The cybersecurity argument has gained the most traction in committee testimony. Opponents contend that mandating real-time data access creates attack surfaces for vehicle systems, a concern proponents dispute by distinguishing telematics data from control-system access. The Alliance for Automotive Innovation submitted written testimony arguing that the 2014 Memorandum of Understanding between automakers and independent repair associations makes legislation unnecessary.

The National Automobile Dealers Association (NADA) has formally opposed H.R. 1566 and S. 1379, arguing the bills would undermine the franchised dealer network and expose sensitive vehicle data to bad actors. NADA cites data ownership ambiguity and insufficient safe-harbor provisions as central objections.

Auto Care Association data cited in Congressional Research Service materials estimated the independent auto repair market at $90 billion annually: a figure repair advocates use to frame the economic stakes of OEM access restrictions. Four lobbying coalitions filed formal opposition comments with the House Energy and Commerce Committee during the 118th Congress review period.

Right-to-Repair Coalition and Consumer Advocacy

iFixit, US PIRG, Consumer Reports, and the Electronic Frontier Foundation form the core coalition that has lobbied for federal repair legislation since the 117th Congress. US PIRG research published in 2024 estimated that enactment of the Fair Repair Act could reduce household electronics spending by 22%, saving the average family approximately $330 annually and generating roughly $40 billion in national consumer savings per year.

The Repair Association maintains a formal legislative tracking database covering active federal bills across automotive, agricultural, military, and consumer electronics categories. Agricultural right-to-repair legislation has followed a parallel track, driven primarily by John Deere and AGCO repair restrictions on farm equipment. Rep. Gluesenkamp Perez introduced the bipartisan FARM Act in 2025 to address farm equipment manufacturers specifically, and the Warrior Right to Repair Act of 2025 (H.R. 5155) was introduced in September 2025 targeting repair access for military equipment.

Momentum has not been uniform. Congress stripped right-to-repair provisions from the 2026 National Defense Authorization Act despite broad support, both the House’s Data-as-a-Service Solutions for Weapon System Contracts provision and the Senate’s military repair instruction requirements were removed from the final NDAA text. For a state-by-state breakdown of where repair bills stand outside Washington, see our state right-to-repair bills guide.

What Comes Next for Federal R2R Legislation

The February 2025 subcommittee voice vote on H.R. 1566 is the bill’s most significant procedural milestone to date, but the full Energy and Commerce Committee has not yet scheduled a markup. The Senate companion S. 1379, introduced April 9, 2025, has been referred to committee with no hearing date announced as of May 2026.

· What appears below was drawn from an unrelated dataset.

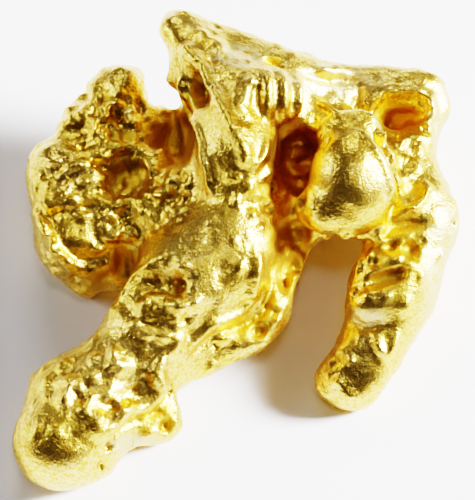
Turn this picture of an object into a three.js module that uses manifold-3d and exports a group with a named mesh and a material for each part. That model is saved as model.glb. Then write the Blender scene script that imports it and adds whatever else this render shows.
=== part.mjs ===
// A natural gold nugget: one knobbly, water-worn piece with a prong, an arm that turns down
// into a leg, a spongy side and a stubby foot. Lengths are in millimetres.

import {
	BoxGeometry, BufferAttribute, BufferGeometry, Group, Mesh, MeshStandardMaterial, Vector3
} from 'three';
import { MarchingCubes } from 'three/addons/objects/MarchingCubes.js';
import { ImprovedNoise } from 'three/addons/math/ImprovedNoise.js';
import { mergeVertices } from 'three/addons/utils/BufferGeometryUtils.js';
import Module from 'manifold-3d';

// The nugget leans back: its broad face looks forward and up, this far above level.
const faceLean = 60 * Math.PI / 180;
const faceSine = Math.sin( faceLean );
const faceCosine = Math.cos( faceLean );

const cell = 0.52; // size of one cell of the grid that the skin is drawn on
const cellsAcross = 46;
const gridCentre = new Vector3( 0, 10.4, 4.4 );
const blend = 0.9; // how far neighbouring lobes run into each other
const hollowBlend = 0.45; // how softly the rim of a hollow turns over
const lumpSize = 2.4; // distance between the small natural swellings
const lumpHeight = 0.16;
const mostTriangles = 40000;
const mergeDistance = 0.0005; // corners nearer than this are one corner
const slabSize = 40; // side of the block that wears the feet flat

const wasm = await Module();
wasm.setup();

const gold = new MeshStandardMaterial( { color: 0xd4a017, roughness: 0.3, metalness: 1 } );

// A point given by its distance across the face, its distance up the face and its height
// above the table. It comes back in the face's own axes: across, up, and out of the face.
function onFace( across, up, height ) {

	return new Vector3( across, up, ( height - up * faceCosine ) / faceSine );

}

// A point of the grid, in the face's own axes.
function toFace( x, y, z ) {

	return new Vector3( x, y * faceSine + z * faceCosine, z * faceSine - y * faceCosine );

}

// A round-ended limb through stations of [ across, up, height, radius ].
function limb( ...stations ) {

	const points = stations.map( ( [ across, up, height ] ) => onFace( across, up, height ) );
	const radii = stations.map( ( station ) => station[ 3 ] );
	const along = new Vector3();
	const offset = new Vector3();

	return ( point ) => {

		let nearest = Infinity;

		for ( let i = 1; i < points.length; i ++ ) {

			along.subVectors( points[ i ], points[ i - 1 ] );
			offset.subVectors( point, points[ i - 1 ] );
			const share = Math.min( 1, Math.max( 0, offset.dot( along ) / along.lengthSq() ) );
			const radius = radii[ i - 1 ] + share * ( radii[ i ] - radii[ i - 1 ] );
			nearest = Math.min( nearest, offset.addScaledVector( along, - share ).length() - radius );

		}

		return nearest;

	};

}

// A swelling or a hollow: an ellipsoid at [ across, up, height ], with half its width, length
// and thickness, turned on the face by some degrees.
function lobe( place, sizes, turn = 0 ) {

	const centre = onFace( ...place );
	const half = new Vector3( ...sizes );
	const turning = - turn * Math.PI / 180;
	const outOfFace = new Vector3( 0, 0, 1 );
	const offset = new Vector3();

	return ( point ) => {

		offset.subVectors( point, centre ).applyAxisAngle( outOfFace, turning ).divide( half );
		const reach = offset.length();
		const steepness = offset.divide( half ).length();
		return steepness > 0 ? reach * ( reach - 1 ) / steepness : - Math.min( ...sizes );

	};

}

const prong = [
	limb(
		[ - 2.9, 18.7, 6.6, 0.6 ], [ - 1.8, 17.4, 6.7, 1.15 ],
		[ - 0.8, 15.7, 6.7, 1.4 ], [ - 0.3, 13.3, 6.6, 1.4 ]
	),
	limb(
		[ - 2.3, 18.6, 6.4, 0.5 ], [ - 0.5, 17.9, 6.0, 0.8 ],
		[ 0.8, 17.2, 5.7, 0.9 ], [ 2.0, 16.4, 5.3, 0.9 ]
	),
	lobe( [ 0.9, 15.9, 5.4 ], [ 1.8, 1.7, 1.6 ], - 30 ),
	limb( [ - 1.4, 16.2, 5.0, 1.0 ], [ - 1.0, 14.0, 4.0, 1.6 ] ),
];

const arm = [
	limb( [ 1.6, 16.2, 4.9, 1.2 ], [ 3.8, 16.1, 4.5, 1.1 ], [ 6.0, 15.8, 4.2, 1.05 ] ),
	limb( [ 5.6, 16.0, 4.6, 1.0 ], [ 7.5, 15.6, 4.4, 0.9 ] ),
	lobe( [ 6.2, 14.0, 4.0 ], [ 1.4, 0.9, 1.0 ] ),
	lobe( [ 4.2, 14.6, 2.2 ], [ 2.4, 1.5, 2.2 ] ),
	limb( [ 5.4, 14.6, 2.4, 1.5 ], [ 6.4, 13.7, 1.2, 1.5 ] ),
];

const shoulder = [
	lobe( [ 4.3, 12.4, 5.75 ], [ 1.9, 2.25, 1.95 ], 8 ),
	limb( [ 2.6, 14.6, 4.6, 1.2 ], [ 4.0, 13.6, 4.6, 1.4 ] ),
	limb( [ 3.2, 11.3, 4.0, 1.0 ], [ 5.0, 11.2, 3.9, 0.9 ] ),
];

const leg = [
	limb(
		[ 7.0, 15.0, 4.3, 0.8 ], [ 6.5, 13.0, 4.4, 1.2 ],
		[ 7.1, 10.6, 3.8, 1.65 ], [ 6.1, 8.2, 2.9, 1.6 ]
	),
	limb( [ 6.1, 8.2, 2.9, 1.6 ], [ 5.4, 6.2, 1.9, 1.45 ], [ 4.4, 4.35, 1.1, 1.3 ] ),
	limb( [ 6.8, 11.8, 2.2, 1.5 ], [ 6.5, 9.2, 1.8, 1.3 ] ),
	lobe( [ 3.4, 4.5, 1.0 ], [ 0.7, 0.6, 0.7 ] ),
	lobe( [ 5.4, 8.3, 3.3 ], [ 1.1, 0.9, 1.0 ] ),
];

const middle = [
	lobe( [ - 0.2, 12.4, 4.6 ], [ 2.1, 2.6, 2.4 ] ),
	lobe( [ 2.2, 13.0, 3.0 ], [ 1.9, 2.1, 1.4 ] ),
	limb( [ 2.2, 11.4, 3.9, 1.1 ], [ 1.7, 9.6, 3.3, 0.95 ], [ 1.2, 7.9, 2.8, 0.8 ] ),
];

const sponge = [
	lobe( [ - 5.1, 16.0, 4.4 ], [ 1.2, 1.2, 1.1 ] ),
	limb( [ - 4.3, 16.6, 3.9, 0.4 ], [ - 4.3, 15.8, 3.9, 0.5 ] ),
	lobe( [ - 6.2, 14.8, 4.0 ], [ 1.2, 1.1, 1.1 ] ),
	limb( [ - 4.7, 14.6, 3.8, 1.2 ], [ - 2.8, 13.6, 3.4, 1.4 ] ),
	lobe( [ - 7.3, 12.6, 3.6 ], [ 1.6, 1.7, 1.5 ] ),
	lobe( [ - 4.9, 12.6, 3.8 ], [ 1.8, 1.7, 1.6 ] ),
	lobe( [ - 6.7, 10.4, 2.7 ], [ 1.9, 1.9, 1.8 ] ),
	limb( [ - 6.6, 9.6, 1.7, 1.4 ], [ - 6.3, 8.6, 0.9, 1.1 ] ),
	lobe( [ - 5.0, 9.2, 2.3 ], [ 1.1, 1.4, 1.0 ] ),
	lobe( [ - 4.4, 10.8, 3.0 ], [ 1.3, 1.3, 1.4 ] ),
	lobe( [ - 3.0, 11.6, 4.0 ], [ 1.6, 1.5, 1.6 ] ),
];

const belly = [
	limb( [ - 3.7, 6.5, 3.0, 1.8 ], [ - 2.2, 8.2, 3.8, 2.3 ], [ - 0.6, 9.8, 4.4, 2.1 ] ),
	limb(
		[ 1.1, 6.9, 2.4, 0.8 ], [ 0.2, 6.1, 2.2, 0.8 ],
		[ - 1.0, 5.6, 2.0, 0.8 ], [ - 1.8, 5.1, 1.8, 0.8 ]
	),
];

const foot = [
	limb( [ - 3.9, 5.6, 2.4, 1.75 ], [ - 5.6, 4.1, 1.9, 1.95 ], [ - 7.3, 2.0, 1.6, 2.0 ] ),
	lobe( [ - 7.0, 3.9, 1.8 ], [ 1.6, 1.4, 1.4 ] ),
	lobe( [ - 3.9, 2.8, 1.0 ], [ 1.7, 1.15, 0.9 ] ),
	lobe( [ - 5.9, 1.4, 0.9 ], [ 0.9, 0.9, 0.9 ] ),
];

const hollows = [
	lobe( [ 2.2, 13.0, 6.2 ], [ 1.1, 1.3, 2.3 ] ),
	lobe( [ - 4.7, 12.7, 5.6 ], [ 0.9, 0.85, 1.4 ] ),
	lobe( [ 6.1, 14.95, 5.2 ], [ 0.85, 0.55, 0.9 ] ),
	lobe( [ - 3.2, 8.3, 5.8 ], [ 0.9, 0.5, 0.6 ], 8 ),
];

const everyLobe = [ ...prong, ...arm, ...shoulder, ...leg, ...middle, ...sponge, ...belly, ...foot ];
const noise = new ImprovedNoise();

// Two distances run into one with a soft join of the given width.
function softMinimum( a, b, width ) {

	const overlap = Math.max( width - Math.abs( a - b ), 0 ) / width;
	return Math.min( a, b ) - overlap * overlap * width / 4;

}

// How deep a point lies inside the nugget; less than zero outside it.
function depthInside( x, y, z ) {

	const point = toFace( x, y, z );
	let distance = 10;

	for ( const distanceTo of everyLobe ) {

		distance = softMinimum( distance, distanceTo( point ), blend );

	}

	for ( const distanceTo of hollows ) {

		distance = - softMinimum( - distance, distanceTo( point ), hollowBlend );

	}

	return lumpHeight * noise.noise( x / lumpSize, y / lumpSize, z / lumpSize ) - distance;

}

// The nugget's skin, drawn where the depth is zero.
function skinGeometry() {

	const skin = new MarchingCubes( cellsAcross, gold, false, false, mostTriangles );
	const halfCells = cellsAcross / 2;
	skin.isolation = 0;

	for ( let k = 0; k < cellsAcross; k ++ ) {

		for ( let j = 0; j < cellsAcross; j ++ ) {

			for ( let i = 0; i < cellsAcross; i ++ ) {

				const x = gridCentre.x + ( i - halfCells ) * cell;
				const y = gridCentre.y + ( j - halfCells ) * cell;
				const z = gridCentre.z + ( k - halfCells ) * cell;
				skin.setCell( i, j, k, depthInside( x, y, z ) );

			}

		}

	}

	skin.update();

	const corners = skin.positionArray.slice( 0, skin.count * 3 );
	const geometry = new BufferGeometry();
	geometry.setAttribute( 'position', new BufferAttribute( corners, 3 ) );
	geometry.scale( halfCells * cell, halfCells * cell, halfCells * cell );
	geometry.translate( gridCentre.x, gridCentre.y, gridCentre.z );
	return geometry;

}

// A closed geometry as a solid that can be cut.
function solidFrom( geometry ) {

	geometry.deleteAttribute( 'normal' );
	geometry.deleteAttribute( 'uv' );
	const merged = mergeVertices( geometry, mergeDistance );
	const corners = merged.index.array;
	const kept = [];

	for ( let i = 0; i < corners.length; i += 3 ) {

		const [ a, b, c ] = corners.slice( i, i + 3 );
		if ( a !== b && b !== c && c !== a ) kept.push( a, b, c );

	}

	return new wasm.Manifold( new wasm.Mesh( {
		numProp: 3,
		vertProperties: merged.getAttribute( 'position' ).array,
		triVerts: new Uint32Array( kept ),
	} ) );

}

// The skin as one solid, its feet worn flat on the table plane.
function nuggetGeometry() {

	const slab = new BoxGeometry( slabSize, slabSize, slabSize );
	slab.translate( gridCentre.x, gridCentre.y, - slabSize / 2 );
	const whole = solidFrom( skinGeometry() ).subtract( solidFrom( slab ) );
	const { vertProperties, triVerts } = whole.getMesh();

	const geometry = new BufferGeometry();
	geometry.setAttribute( 'position', new BufferAttribute( vertProperties, 3 ) );
	geometry.setIndex( new BufferAttribute( triVerts, 1 ) );
	geometry.computeBoundingBox();
	const centre = geometry.boundingBox.getCenter( new Vector3() );
	geometry.translate( - centre.x, - centre.y, 0 );
	geometry.computeVertexNormals();
	return geometry;

}

const nugget = new Mesh( nuggetGeometry(), gold );
nugget.name = 'nugget';

const part = new Group();
part.add( nugget );

export default part;
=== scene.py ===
import math
import random

import bmesh
import bpy
import numpy as np
from mathutils import Matrix, Vector
from mathutils.bvhtree import BVHTree


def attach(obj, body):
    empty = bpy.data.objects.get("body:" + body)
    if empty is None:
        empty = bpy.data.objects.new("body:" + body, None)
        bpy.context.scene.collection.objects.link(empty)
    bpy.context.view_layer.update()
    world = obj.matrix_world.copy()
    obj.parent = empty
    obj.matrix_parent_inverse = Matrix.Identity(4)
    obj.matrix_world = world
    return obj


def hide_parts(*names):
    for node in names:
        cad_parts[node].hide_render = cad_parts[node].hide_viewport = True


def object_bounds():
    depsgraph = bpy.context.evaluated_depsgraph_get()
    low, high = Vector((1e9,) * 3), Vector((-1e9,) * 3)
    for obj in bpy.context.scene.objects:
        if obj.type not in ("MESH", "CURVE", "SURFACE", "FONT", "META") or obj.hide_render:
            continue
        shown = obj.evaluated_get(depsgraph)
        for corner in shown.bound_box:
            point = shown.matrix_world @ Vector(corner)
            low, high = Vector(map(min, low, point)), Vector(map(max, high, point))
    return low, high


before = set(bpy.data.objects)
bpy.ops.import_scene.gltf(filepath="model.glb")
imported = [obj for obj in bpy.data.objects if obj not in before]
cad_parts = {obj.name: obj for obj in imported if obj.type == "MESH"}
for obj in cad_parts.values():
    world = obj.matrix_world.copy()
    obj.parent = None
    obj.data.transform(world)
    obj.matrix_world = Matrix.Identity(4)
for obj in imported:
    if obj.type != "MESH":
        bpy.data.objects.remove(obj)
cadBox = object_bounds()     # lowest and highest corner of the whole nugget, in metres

# A natural gold nugget on a plain pale floor. It is modelled in millimetres, like clay,
# and scaled to metres when it is finished.

metre = 1000.0                      # millimetres in a metre
faceLean = math.radians(60)         # the broad face looks forward and up, this far above level
across = Vector((1, 0, 0))
upFace = Vector((0, math.sin(faceLean), math.cos(faceLean)))
outOfFace = Vector((0, -math.cos(faceLean), math.sin(faceLean)))
faceCorner = Vector((cadBox[0].x * metre, cadBox[0].y * metre, 0))   # places on the face start here
farOut = 40.0                       # millimetres in front of the face, where every look inwards starts
chance = random.Random(7)
relief = 1.35                       # how strongly every ridge, pit and bump stands out


def asArray(vector):
    return np.array(tuple(vector))


def uneven(places):                 # slow waves, -1 to 1, that keep outlines from being perfect ovals
    waves = ((5.1, 1.7, 2.9), (-2.3, 4.6, 3.1), (1.9, -3.7, 5.3))
    return sum(np.sin(places @ np.array(wave)) for wave in waves) / len(waves)


def bumpProfile(t):                 # round on top, fading out softly
    return (1 - t ** 2) ** 2


def bowlProfile(t):                 # round inside, with a crisp edge
    return 1 - t ** 2


def wellProfile(t):                 # steep sides and a flat floor
    return 1 - t ** 6


markLook = {                        # how the marks in the skin come out
    "ragged": 0.3,                  # unevenness of the edges of pits and bumps
    "gapRagged": 0.15,              # the same for gaps in the outline
    "gapPush": 0.85,                # 1 would push all of the skin out to the edge of a gap
    "lineStep": 0.08,               # millimetres from one look to the next along a line
    "ovals": (0.6, 1.0),            # length of a random mark for its width
    "strengths": (0.5, 1.2),        # height of a random mark for its usual one
    "frontEdge": 4,                 # how sharply a zone stops where the skin turns away from the front
}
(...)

Three conditions would need to align for floor consideration: a favorable committee markup in the House, companion Senate committee clearance, and inclusion in a broader legislative vehicle — a reconciliation package, infrastructure bill, or NDAA amendment — that provides a path around the crowded floor calendar. The NDAA route has been attempted twice and stripped both times.

The FTC’s existing authority under Section 5 of the FTC Act provides an alternative enforcement pathway. The Commission issued “Nixing the Fix” in 2021, documenting manufacturer restrictions on repair and recommending legislative action. Under the Biden administration, the FTC signaled willingness to act on warranty restrictions; the current Commission’s posture on repair enforcement remains an open question.

State legislation continues to accelerate regardless of federal inaction. Fourteen states have enacted some form of right-to-repair law since 2022, creating a patchwork that manufacturers argue makes uniform federal standards preferable to state-by-state compliance. That calculation has emerged as an unexpected pressure point — OEMs that once resisted any federal bill are now weighing whether a single federal standard is less burdensome than 50 divergent state regimes.